If mv is too simple for your needs, and rename's use of Perl too complex, you might try mmv [4], a newer command that is carried by many distributions, but generally not installed by default. mmv has only some of rename's versatility, but is simpler to use. Instead of the command structure having a separate section for expressions, mmv incorporates the renaming instructions into the source and target designations. For example, the basic command structure is:

mmv '*ORIGINAL-NAME' '#1NEW-NAME'

With * being the notation for the original name, and #1 the new name (Figure 3). However, mmv can also do more complex operations, such as replacing the first instance of a string in each file name with another string

Figure 3: mmv uses its own syntax to provide a versatile option midway between mv and rename.

mmv '*ORIGINAL-STRING*' '#1NEW-STRING#2'

In all cases, mmv offers several options for handling files, such as moving the original file to the new name, copying the original and its permissions and then deleting the original, or renaming the source file without moving it. The examples in the man and info pages should be enough to get you started, although detailed information about the command structure appears to be missing.

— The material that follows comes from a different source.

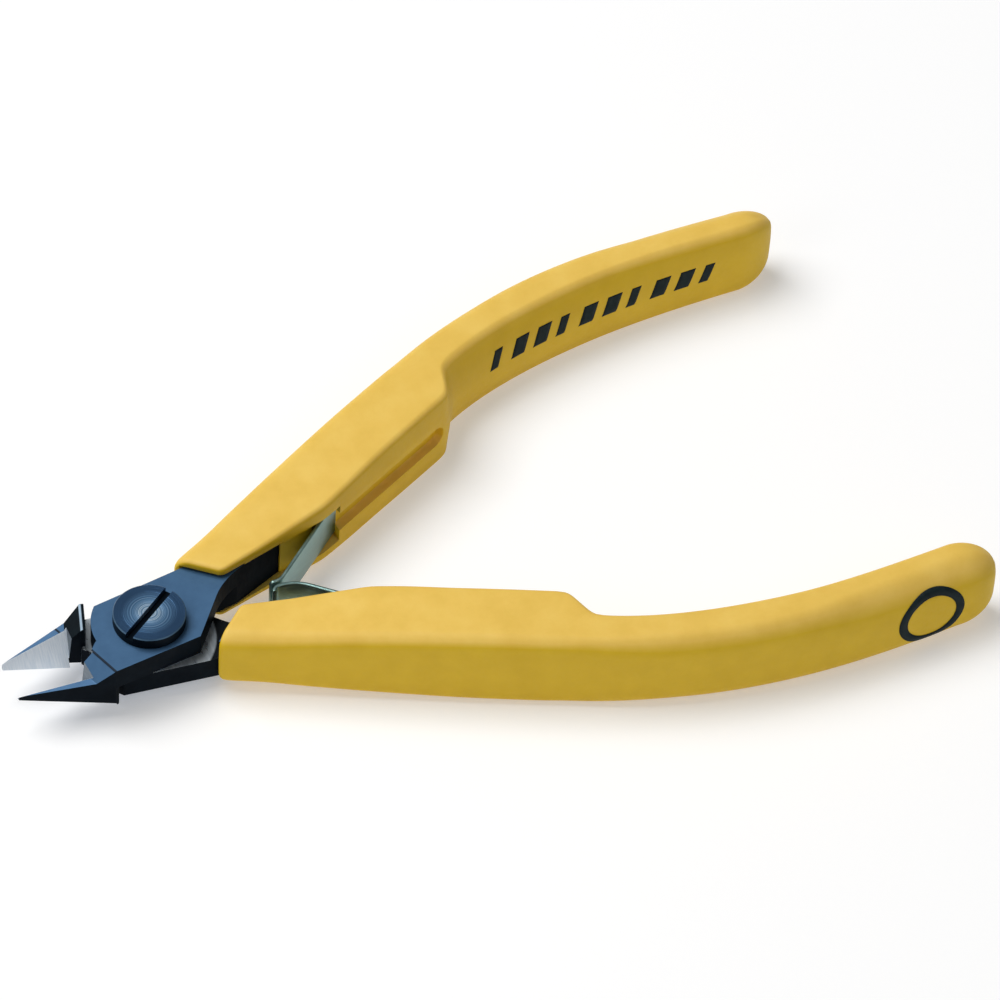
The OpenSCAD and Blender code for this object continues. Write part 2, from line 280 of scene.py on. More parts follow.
def ink():
    """Dark green-black printing ink."""
    material, shader = new_material("ink")
    n = Nodes(material)
    colour = n.ramp(n.noise(1500, 2), (0.3, (0.004, 0.012, 0.014)), (0.7, (0.009, 0.021, 0.024)))
    n.link(colour, shader.inputs["Base Color"])
    shader.inputs["Roughness"].default_value = 0.65
    shader.inputs["Specular IOR Level"].default_value = 0.15
    return material


PLASTIC = grip_plastic()
# blued top faces; the near-black line along the upper half's ramp edge is painted shade
BLUE = blued_steel(
    "blued_face_with_painted_shade_line", (0.052, 0.132, 0.255), (0.066, 0.160, 0.300), 0.46, 0.55, line=(1, (0.004, 0.012, 0.024))
)
# walls of the halves and the screw's wall, slot and underside: dark oxide steel, with its shine taken away
# and darkened to near black as painted shade
DARK_WALL_SHADE = blued_steel("dark_wall_painted_shade", (0.001, 0.003, 0.006), (0.003, 0.007, 0.012), 0.5, 0.0, 0.03)
# painted shade on the lower half's ramp and root top, near black, with a painted highlight line along the
# ramp's upper edge
RAMP_SHADE_AND_HIGHLIGHT = blued_steel(
    "ramp_painted_shade_and_highlight", (0.001, 0.004, 0.007), (0.003, 0.009, 0.013), 0.45, 0.1, 0.06, line=(-1, (0.34, 0.45, 0.55))
)
# the cutting bevel: bright ground steel, painted still brighter, near white and barely metallic, as a painted
# highlight
BEVEL = ground_steel("ground_bevel_painted_highlight", (0.68, 0.77, 0.87), (0.90, 0.95, 1.0), 0.38, (9, 0.6, 0.6), 0.2)
# the throat's ground faces: the same ground steel as the bevel, painted much darker as shade
RUN_OUT = ground_steel("ground_run_out_painted_shade", (0.10, 0.125, 0.15), (0.24, 0.28, 0.32), 0.38, (1, 1, 6))
BRIGHT = lapped_steel()
# the screw's rim chamfer: a faint painted highlight, a little smoother and greyer than the blued face
RIM_HIGHLIGHT = blued_steel("rim_painted_highlight", (0.050, 0.11, 0.19), (0.085, 0.17, 0.27), 0.4, 0.6)
SPRING = ground_steel("spring_steel", (0.19, 0.30, 0.29), (0.26, 0.40, 0.38), 0.34, (1, 1, 5))
SCREW = turned_steel()
INK = ink()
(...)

Alternatively, those working with music files might want to return to the desktop and use pyRenamer [5], which has all the functions of rename, but has the added advantage of reading meta tags directly, which allows the naming of music files in various combinations of elements such as track number, title, and genre. The only disadvantage of pyRenamer is that you need to refresh the display manually after adding files to the current directory.

None of the renaming tools I mention are ideal by themselves. However, with a combination of these commands, you can organize your growing collection of files and have a reasonable chance of finding them later. File search utilities can help, but, in the end, nothing beats the organized structure that renaming tools help you to create.